__Task to carry out__.
Repeat the material exactly, leaving nothing out.

__Working data__.
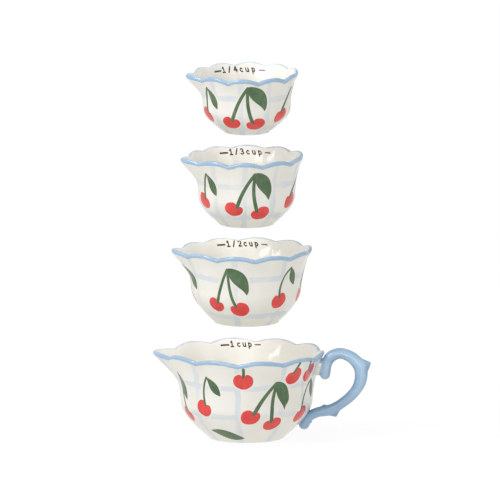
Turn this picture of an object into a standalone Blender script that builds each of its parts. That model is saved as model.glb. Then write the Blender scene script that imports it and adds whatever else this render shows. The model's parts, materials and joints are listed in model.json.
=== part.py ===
"""A nesting set of four ceramic measuring cups, each a scalloped bowl with a pouring spout.

Frame: metres, +Z up. The origin is the centre of the largest cup's flat foot. The four cups share
one vertical axis and stand apart above one another, the largest lowest, so each can be lowered
along -Z into the next larger one. The largest cup pours towards -X, and its handle is at +X.
"""

import math
from collections import namedtuple

import bmesh
import bpy
import numpy as np

# Pottery, common to every cup.
WALL = 0.0028
FLOOR = 0.0036
FOOT_EASE = 0.0007  # the small round where the foot meets the table
LOBES = 10
LOBE_DEPTH = 0.035  # crest to notch at the rim, as a share of the radius
RIM_WAVE = 0.0025  # crest to notch at the rim, in height
CREASE_SOFTNESS = 0.05
MEAN_OF_LOBE = 0.637
LIP_STEPS = 4

# The bowl's outline: its radius rises as a quarter sine over the bowl's share of the height to the
# wall's share of the rim radius, then flares to the rim with this power of the height.
FLARE_POWER = 4

# The spout: how wide it is, and where on the wall it starts.
SPOUT_WIDTH_DEG = 17.0
SPOUT_POWER = 1.6
SPOUT_START = 0.62
SPOUT_RISE = 0.40

AROUND = 6 * LOBES
OUTER_LEVELS = (0.02, 0.08, 0.16, 0.25, 0.36, 0.50, 0.66, 0.76, 0.85, 0.93, 1.0)
INNER_LEVELS = (1.0, 0.9, 0.8, 0.68, 0.52, 0.36, 0.22, 0.12, 0.06)

# Each cup: rim and foot radius, height to the middle of the lip, spout length and the dip of its
# tip, the wall's share of the rim radius, the bowl's share of the height, then how the hand-made
# rim differs at the back (its wave as a share of the front's, and its rise), the height of its
# foot and its turn about Z.
Cup = namedtuple(
    "Cup", "rim foot height spout dip wall_share bowl_share back_wave back_rise stands_at turn_deg"
)
CUPS = {
    "one_cup": Cup(
        0.0505, 0.0240, 0.0553, 0.0104, 0.0018, 0.850, 0.45, 1.0, -0.0004, 0.0, 0.0
    ),
    "half_cup": Cup(
        0.0425, 0.0205, 0.0471, 0.0064, 0.0000, 0.835, 0.48, 0.70, -0.0006, 0.0765, 14.5
    ),
    "third_cup": Cup(
        0.0372, 0.0174, 0.0437, 0.0072, 0.0008, 0.850, 0.44, 0.62, 0.0003, 0.1415, 23.5
    ),
    "quarter_cup": Cup(
        0.0337, 0.0143, 0.0374, 0.0066, 0.0008, 0.845, 0.44, 0.75, 0.0009, 0.2027, 20.5
    ),
}
HANDLED = "one_cup"

# The handle is a rounded strap bent in the XZ plane. Its knots are (x, z, half thickness), from
# the small curl under the rim, over the arch and down to the scroll that meets the bowl.
JOIN_GAP = 0.0003  # the luted joint between handle and cup
STRAP_HALF_WIDTH = 0.0040
STRAP_KNOTS = (
    (0.0518, 0.0426, 0.0034),
    (0.0530, 0.0500, 0.0036),
    (0.0562, 0.0548, 0.0038),
    (0.0625, 0.0567, 0.0036),
    (0.0698, 0.0538, 0.0039),
    (0.0748, 0.0478, 0.0043),
    (0.0755, 0.0408, 0.0042),
    (0.0732, 0.0342, 0.0037),
    (0.0682, 0.0280, 0.0034),
    (0.0608, 0.0222, 0.0033),
    (0.0540, 0.0188, 0.0035),
    (0.0470, 0.0174, 0.0033),
    (0.0410, 0.0142, 0.0033),
    (0.0380, 0.0094, 0.0036),
)
STEPS_PER_KNOT = 4
STRAP_SIDES = 14
END_STEPS = 4
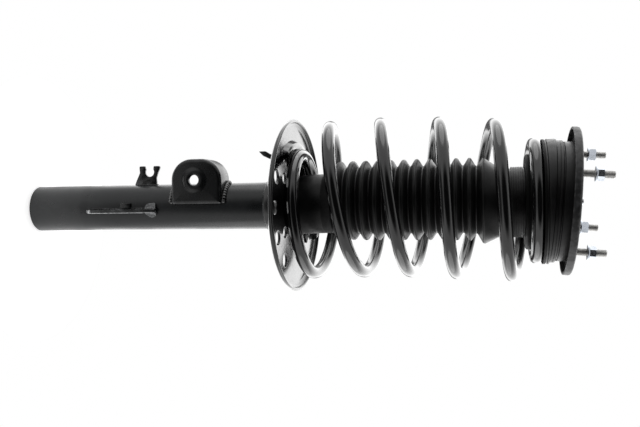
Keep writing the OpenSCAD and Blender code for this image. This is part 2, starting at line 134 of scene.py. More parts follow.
def divided(outline, longest):
    """The closed outline with no side longer than a length."""
    finer = []
    for i, point in enumerate(outline):
        a, b = Vector(point), Vector(outline[(i + 1) % len(outline)])
        count = max(1, math.ceil((b - a).length / longest))
        finer += [tuple(a.lerp(b, k / count)) for k in range(count)]
    return finer


def around(r, turn, z):
    """The point at a radius, a turn in degrees and a height."""
    return Vector((r * math.sin(math.radians(turn)), -r * math.cos(math.radians(turn)), z))


def revolve(outline, columns=128, shape=None):
    """A closed outline of (radius, height) turned about Z. shape(r, z, turn) may move each point."""
    points, faces = [], []
    rows = len(outline)
    for c in range(columns):
        turn = 360 * c / columns
        for r, z in outline:
            points.append(around(*(shape(r, z, turn) if shape else (r, turn, z))))
    for c in range(columns):
        a, b = c * rows, (c + 1) % columns * rows
        for i in range(rows):
            j = (i + 1) % rows
            faces.append((a + i, b + i, b + j, a + j))
    return points, faces


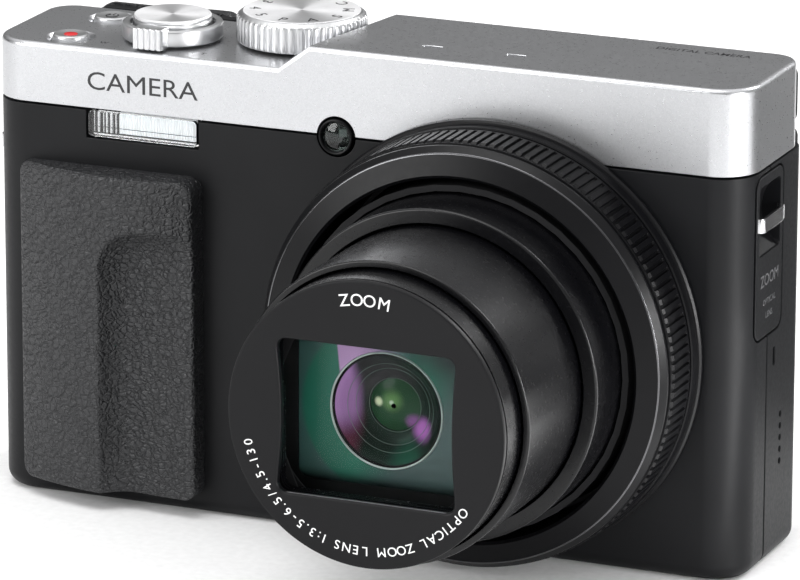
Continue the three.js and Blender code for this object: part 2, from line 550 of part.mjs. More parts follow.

__Finished task__.
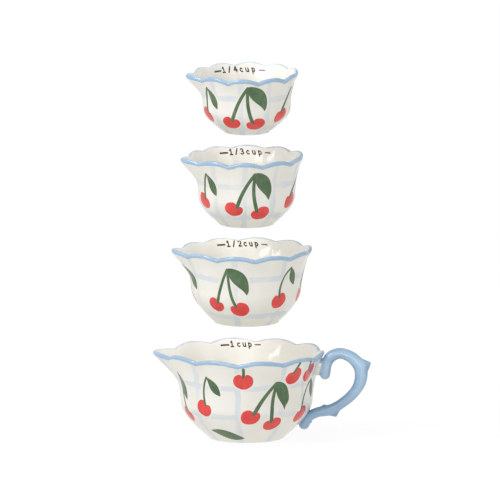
Turn this picture of an object into a standalone Blender script that builds each of its parts. That model is saved as model.glb. Then write the Blender scene script that imports it and adds whatever else this render shows. The model's parts, materials and joints are listed in model.json.
=== part.py ===
"""A nesting set of four ceramic measuring cups, each a scalloped bowl with a pouring spout.

Frame: metres, +Z up. The origin is the centre of the largest cup's flat foot. The four cups share
one vertical axis and stand apart above one another, the largest lowest, so each can be lowered
along -Z into the next larger one. The largest cup pours towards -X, and its handle is at +X.
"""

import math
from collections import namedtuple

import bmesh
import bpy
import numpy as np

# Pottery, common to every cup.
WALL = 0.0028
FLOOR = 0.0036
FOOT_EASE = 0.0007  # the small round where the foot meets the table
LOBES = 10
LOBE_DEPTH = 0.035  # crest to notch at the rim, as a share of the radius
RIM_WAVE = 0.0025  # crest to notch at the rim, in height
CREASE_SOFTNESS = 0.05
MEAN_OF_LOBE = 0.637
LIP_STEPS = 4

# The bowl's outline: its radius rises as a quarter sine over the bowl's share of the height to the
# wall's share of the rim radius, then flares to the rim with this power of the height.
FLARE_POWER = 4

# The spout: how wide it is, and where on the wall it starts.
SPOUT_WIDTH_DEG = 17.0
SPOUT_POWER = 1.6
SPOUT_START = 0.62
SPOUT_RISE = 0.40

AROUND = 6 * LOBES
OUTER_LEVELS = (0.02, 0.08, 0.16, 0.25, 0.36, 0.50, 0.66, 0.76, 0.85, 0.93, 1.0)
INNER_LEVELS = (1.0, 0.9, 0.8, 0.68, 0.52, 0.36, 0.22, 0.12, 0.06)

# Each cup: rim and foot radius, height to the middle of the lip, spout length and the dip of its
# tip, the wall's share of the rim radius, the bowl's share of the height, then how the hand-made
# rim differs at the back (its wave as a share of the front's, and its rise), the height of its
# foot and its turn about Z.
Cup = namedtuple(
    "Cup", "rim foot height spout dip wall_share bowl_share back_wave back_rise stands_at turn_deg"
)
CUPS = {
    "one_cup": Cup(
        0.0505, 0.0240, 0.0553, 0.0104, 0.0018, 0.850, 0.45, 1.0, -0.0004, 0.0, 0.0
    ),
    "half_cup": Cup(
        0.0425, 0.0205, 0.0471, 0.0064, 0.0000, 0.835, 0.48, 0.70, -0.0006, 0.0765, 14.5
    ),
    "third_cup": Cup(
        0.0372, 0.0174, 0.0437, 0.0072, 0.0008, 0.850, 0.44, 0.62, 0.0003, 0.1415, 23.5
    ),
    "quarter_cup": Cup(
        0.0337, 0.0143, 0.0374, 0.0066, 0.0008, 0.845, 0.44, 0.75, 0.0009, 0.2027, 20.5
    ),
}
HANDLED = "one_cup"

# The handle is a rounded strap bent in the XZ plane. Its knots are (x, z, half thickness), from
# the small curl under the rim, over the arch and down to the scroll that meets the bowl.
JOIN_GAP = 0.0003  # the luted joint between handle and cup
STRAP_HALF_WIDTH = 0.0040
STRAP_KNOTS = (
    (0.0518, 0.0426, 0.0034),
    (0.0530, 0.0500, 0.0036),
    (0.0562, 0.0548, 0.0038),
    (0.0625, 0.0567, 0.0036),
    (0.0698, 0.0538, 0.0039),
    (0.0748, 0.0478, 0.0043),
    (0.0755, 0.0408, 0.0042),
    (0.0732, 0.0342, 0.0037),
    (0.0682, 0.0280, 0.0034),
    (0.0608, 0.0222, 0.0033),
    (0.0540, 0.0188, 0.0035),
    (0.0470, 0.0174, 0.0033),
    (0.0410, 0.0142, 0.0033),
    (0.0380, 0.0094, 0.0036),
)
STEPS_PER_KNOT = 4
STRAP_SIDES = 14
END_STEPS = 4
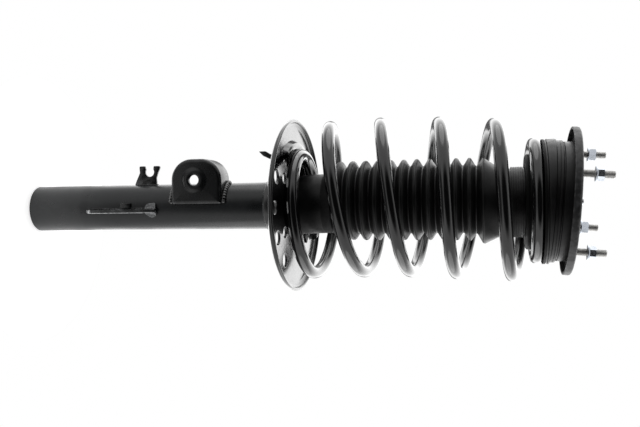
Keep writing the OpenSCAD and Blender code for this image. This is part 2, starting at line 134 of scene.py. More parts follow.
def divided(outline, longest):
    """The closed outline with no side longer than a length."""
    finer = []
    for i, point in enumerate(outline):
        a, b = Vector(point), Vector(outline[(i + 1) % len(outline)])
        count = max(1, math.ceil((b - a).length / longest))
        finer += [tuple(a.lerp(b, k / count)) for k in range(count)]
    return finer


def around(r, turn, z):
    """The point at a radius, a turn in degrees and a height."""
    return Vector((r * math.sin(math.radians(turn)), -r * math.cos(math.radians(turn)), z))


def revolve(outline, columns=128, shape=None):
    """A closed outline of (radius, height) turned about Z. shape(r, z, turn) may move each point."""
    points, faces = [], []
    rows = len(outline)
    for c in range(columns):
        turn = 360 * c / columns
        for r, z in outline:
            points.append(around(*(shape(r, z, turn) if shape else (r, turn, z))))
    for c in range(columns):
        a, b = c * rows, (c + 1) % columns * rows
        for i in range(rows):
            j = (i + 1) % rows
            faces.append((a + i, b + i, b + j, a + j))
    return points, faces


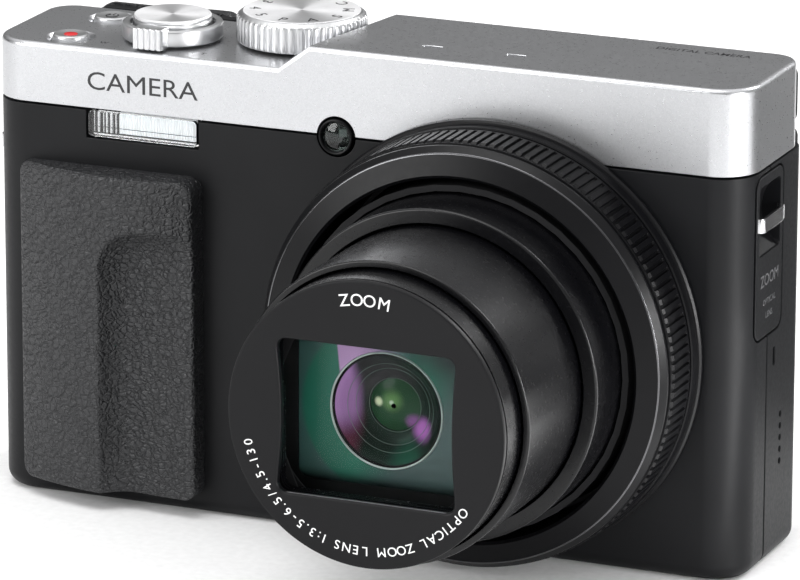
Continue the three.js and Blender code for this object: part 2, from line 550 of part.mjs. More parts follow.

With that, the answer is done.